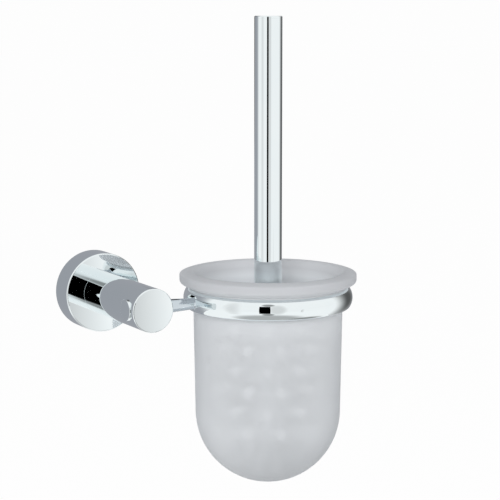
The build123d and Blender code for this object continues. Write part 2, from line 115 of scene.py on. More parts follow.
@dataclass
class Wiring:
    """The node tree of one material while it is wired.

    Attributes:
        tree: The node tree.
    """

    tree: bpy.types.NodeTree

    def add(self, kind: str, inputs: dict[str, object] | None = None, **settings: object) -> bpy.types.Node:
        """Add a node.

        Args:
            kind: The node's type name.
            inputs: Socket names with a constant or with the socket that feeds them.
            settings: Properties of the node itself.

        Returns:
            The new node.
        """
        node = self.tree.nodes.new(kind)
        for name, value in settings.items():
            setattr(node, name, value)
        for name, value in (inputs or {}).items():
            if isinstance(value, bpy.types.NodeSocket):
                self.tree.links.new(value, node.inputs[name])
            else:
                node.inputs[name].default_value = value
        return node

    def noise(self, scale: float, detail: float) -> bpy.types.NodeSocket:
        """Noise on the piece's own coordinates.

        Args:
            scale: Noise scale, in cells per metre.
            detail: Octaves of finer noise.

        Returns:
            The noise's factor socket.
        """
        place = self.add("ShaderNodeTexCoord").outputs["Object"]
        return self.add("ShaderNodeTexNoise", {"Vector": place, "Scale": scale, "Detail": detail}).outputs["Fac"]

    def combine(
        self, operation: str, first: bpy.types.NodeSocket, second: object, **settings: object
    ) -> bpy.types.NodeSocket:
        """Combine two values.

        Args:
            operation: The Math node's operation.
            first: The first value's socket.
            second: The second value, a number or a socket.
            settings: Further properties of the node.

        Returns:
            The result's socket.
        """
        node = self.add("ShaderNodeMath", operation=operation, **settings)
        self.tree.links.new(first, node.inputs[0])
        if isinstance(second, bpy.types.NodeSocket):
            self.tree.links.new(second, node.inputs[1])
        else:
            node.inputs[1].default_value = second
        return node.outputs["Value"]

    def mix(self, share: object, first: bpy.types.NodeSocket, second: bpy.types.NodeSocket) -> bpy.types.NodeSocket:
        """Mix two shaders.

        Args:
            share: Share of the second one, a number or a socket.
            first: The first shader's socket.
            second: The second shader's socket.

        Returns:
            The mixed shader's socket.
        """
        node = self.add("ShaderNodeMixShader", {"Fac": share})
        self.tree.links.new(first, node.inputs[1])
        self.tree.links.new(second, node.inputs[2])
        return node.outputs["Shader"]

    def blend(self, share: bpy.types.NodeSocket, first: object, second: object) -> bpy.types.NodeSocket:
        """Mix two tints.

        Args:
            share: Share of the second one.
            first: The first tint, a colour or a socket.
            second: The second tint, a colour or a socket.

        Returns:
            The mixed tint's socket.
        """
        return self.add("ShaderNodeMixRGB", {"Fac": share, "Color1": first, "Color2": second}).outputs["Color"]

    def ranged(
        self, value: bpy.types.NodeSocket, source: Span, result: tuple[object, object], **settings: object
    ) -> bpy.types.NodeSocket:
        """Map a value from one range onto another, and hold it at the ends.

        Args:
            value: The value's socket.
            source: The range that it is read over.
            result: The values at the two ends, as numbers or sockets.
            settings: Properties of the node itself.

        Returns:
            The mapped value's socket.
        """
        ends = {"From Min": source[0], "From Max": source[1], "To Min": result[0], "To Max": result[1]}
        return self.add("ShaderNodeMapRange", {"Value": value, **ends}, **settings).outputs["Result"]

    def spread(self, factor: bpy.types.NodeSocket, values: Span) -> bpy.types.NodeSocket:
        """Map the middle of a noise onto a range of values."""
        return self.ranged(factor, (NOISE_LOW, NOISE_HIGH), values)

    def ramp(self, factor: bpy.types.NodeSocket, first: Colour, second: Colour, span: Span) -> bpy.types.NodeSocket:
        """Colour ramp between two tints.

        Args:
            factor: What the ramp is read by.
            first: Tint below the span.
            second: Tint above it.
            span: Where the ramp starts and ends.

        Returns:
            The tint's socket.
        """
        node = self.add("ShaderNodeValToRGB", {"Fac": factor})
        for element, tint, position in zip(node.color_ramp.elements, (first, second), span):
            element.position = position
            element.color = (*tint, 1.0)
        return node.outputs["Color"]

    def tint(self, factor: bpy.types.NodeSocket, first: Colour, second: Colour) -> bpy.types.NodeSocket:
        """Colour ramp between two tints across the middle of a noise."""
        return self.ramp(factor, first, second, (NOISE_LOW, NOISE_HIGH))

    def seen(self, share: float) -> bpy.types.NodeSocket:
        """A share for rays from the camera, from polished surfaces and through glass, and 0 for the rest.

        Args:
            share: The share for those rays.

        Returns:
            The share's socket.
        """
        path = self.add("ShaderNodeLightPath")
        seen = path.outputs["Is Camera Ray"]
        for ray in ("Is Glossy Ray", "Is Transmission Ray"):
            seen = self.combine("MAXIMUM", seen, path.outputs[ray])
        return self.combine("MULTIPLY", seen, share)

    def bump(self, height: bpy.types.NodeSocket, strength: float, depth: float) -> bpy.types.NodeSocket:
        """Bump normal of a height, with its full depth in millimetres."""
        node = self.add("ShaderNodeBump", {"Height": height, "Strength": strength, "Distance": depth * MM})
        return node.outputs["Normal"]

    def from_centre(self, centre: Place, scale: Place = (1.0, 1.0, 1.0)) -> bpy.types.NodeSocket:
        """Place on the piece, counted in metres from a centre in millimetres.

        Args:
            centre: The centre.
            scale: Scale of each axis, 0 to leave it out.

        Returns:
            The place's socket.
        """
        place = self.add("ShaderNodeTexCoord").outputs["Object"]
        shift = tuple(-along * MM for along in centre)
        return self.add("ShaderNodeMapping", {"Vector": place, "Location": shift, "Scale": scale}).outputs["Vector"]

    def length(self, vector: bpy.types.NodeSocket) -> bpy.types.NodeSocket:
        """Length of a vector."""
        return self.add("ShaderNodeVectorMath", {"Vector": vector}, operation="LENGTH").outputs["Value"]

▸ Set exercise
Repeat the listing above without any change.

▸ Problem solution
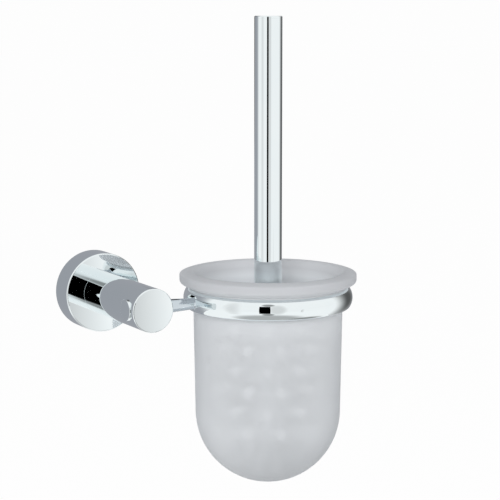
The build123d and Blender code for this object continues. Write part 2, from line 115 of scene.py on. More parts follow.
@dataclass
class Wiring:
    """The node tree of one material while it is wired.

    Attributes:
        tree: The node tree.
    """

    tree: bpy.types.NodeTree

    def add(self, kind: str, inputs: dict[str, object] | None = None, **settings: object) -> bpy.types.Node:
        """Add a node.

        Args:
            kind: The node's type name.
            inputs: Socket names with a constant or with the socket that feeds them.
            settings: Properties of the node itself.

        Returns:
            The new node.
        """
        node = self.tree.nodes.new(kind)
        for name, value in settings.items():
            setattr(node, name, value)
        for name, value in (inputs or {}).items():
            if isinstance(value, bpy.types.NodeSocket):
                self.tree.links.new(value, node.inputs[name])
            else:
                node.inputs[name].default_value = value
        return node

    def noise(self, scale: float, detail: float) -> bpy.types.NodeSocket:
        """Noise on the piece's own coordinates.

        Args:
            scale: Noise scale, in cells per metre.
            detail: Octaves of finer noise.

        Returns:
            The noise's factor socket.
        """
        place = self.add("ShaderNodeTexCoord").outputs["Object"]
        return self.add("ShaderNodeTexNoise", {"Vector": place, "Scale": scale, "Detail": detail}).outputs["Fac"]

    def combine(
        self, operation: str, first: bpy.types.NodeSocket, second: object, **settings: object
    ) -> bpy.types.NodeSocket:
        """Combine two values.

        Args:
            operation: The Math node's operation.
            first: The first value's socket.
            second: The second value, a number or a socket.
            settings: Further properties of the node.

        Returns:
            The result's socket.
        """
        node = self.add("ShaderNodeMath", operation=operation, **settings)
        self.tree.links.new(first, node.inputs[0])
        if isinstance(second, bpy.types.NodeSocket):
            self.tree.links.new(second, node.inputs[1])
        else:
            node.inputs[1].default_value = second
        return node.outputs["Value"]

    def mix(self, share: object, first: bpy.types.NodeSocket, second: bpy.types.NodeSocket) -> bpy.types.NodeSocket:
        """Mix two shaders.

        Args:
            share: Share of the second one, a number or a socket.
            first: The first shader's socket.
            second: The second shader's socket.

        Returns:
            The mixed shader's socket.
        """
        node = self.add("ShaderNodeMixShader", {"Fac": share})
        self.tree.links.new(first, node.inputs[1])
        self.tree.links.new(second, node.inputs[2])
        return node.outputs["Shader"]

    def blend(self, share: bpy.types.NodeSocket, first: object, second: object) -> bpy.types.NodeSocket:
        """Mix two tints.

        Args:
            share: Share of the second one.
            first: The first tint, a colour or a socket.
            second: The second tint, a colour or a socket.

        Returns:
            The mixed tint's socket.
        """
        return self.add("ShaderNodeMixRGB", {"Fac": share, "Color1": first, "Color2": second}).outputs["Color"]

    def ranged(
        self, value: bpy.types.NodeSocket, source: Span, result: tuple[object, object], **settings: object
    ) -> bpy.types.NodeSocket:
        """Map a value from one range onto another, and hold it at the ends.

        Args:
            value: The value's socket.
            source: The range that it is read over.
            result: The values at the two ends, as numbers or sockets.
            settings: Properties of the node itself.

        Returns:
            The mapped value's socket.
        """
        ends = {"From Min": source[0], "From Max": source[1], "To Min": result[0], "To Max": result[1]}
        return self.add("ShaderNodeMapRange", {"Value": value, **ends}, **settings).outputs["Result"]

    def spread(self, factor: bpy.types.NodeSocket, values: Span) -> bpy.types.NodeSocket:
        """Map the middle of a noise onto a range of values."""
        return self.ranged(factor, (NOISE_LOW, NOISE_HIGH), values)

    def ramp(self, factor: bpy.types.NodeSocket, first: Colour, second: Colour, span: Span) -> bpy.types.NodeSocket:
        """Colour ramp between two tints.

        Args:
            factor: What the ramp is read by.
            first: Tint below the span.
            second: Tint above it.
            span: Where the ramp starts and ends.

        Returns:
            The tint's socket.
        """
        node = self.add("ShaderNodeValToRGB", {"Fac": factor})
        for element, tint, position in zip(node.color_ramp.elements, (first, second), span):
            element.position = position
            element.color = (*tint, 1.0)
        return node.outputs["Color"]

    def tint(self, factor: bpy.types.NodeSocket, first: Colour, second: Colour) -> bpy.types.NodeSocket:
        """Colour ramp between two tints across the middle of a noise."""
        return self.ramp(factor, first, second, (NOISE_LOW, NOISE_HIGH))

    def seen(self, share: float) -> bpy.types.NodeSocket:
        """A share for rays from the camera, from polished surfaces and through glass, and 0 for the rest.

        Args:
            share: The share for those rays.

        Returns:
            The share's socket.
        """
        path = self.add("ShaderNodeLightPath")
        seen = path.outputs["Is Camera Ray"]
        for ray in ("Is Glossy Ray", "Is Transmission Ray"):
            seen = self.combine("MAXIMUM", seen, path.outputs[ray])
        return self.combine("MULTIPLY", seen, share)

    def bump(self, height: bpy.types.NodeSocket, strength: float, depth: float) -> bpy.types.NodeSocket:
        """Bump normal of a height, with its full depth in millimetres."""
        node = self.add("ShaderNodeBump", {"Height": height, "Strength": strength, "Distance": depth * MM})
        return node.outputs["Normal"]

    def from_centre(self, centre: Place, scale: Place = (1.0, 1.0, 1.0)) -> bpy.types.NodeSocket:
        """Place on the piece, counted in metres from a centre in millimetres.

        Args:
            centre: The centre.
            scale: Scale of each axis, 0 to leave it out.

        Returns:
            The place's socket.
        """
        place = self.add("ShaderNodeTexCoord").outputs["Object"]
        shift = tuple(-along * MM for along in centre)
        return self.add("ShaderNodeMapping", {"Vector": place, "Location": shift, "Scale": scale}).outputs["Vector"]

    def length(self, vector: bpy.types.NodeSocket) -> bpy.types.NodeSocket:
        """Length of a vector."""
        return self.add("ShaderNodeVectorMath", {"Vector": vector}, operation="LENGTH").outputs["Value"]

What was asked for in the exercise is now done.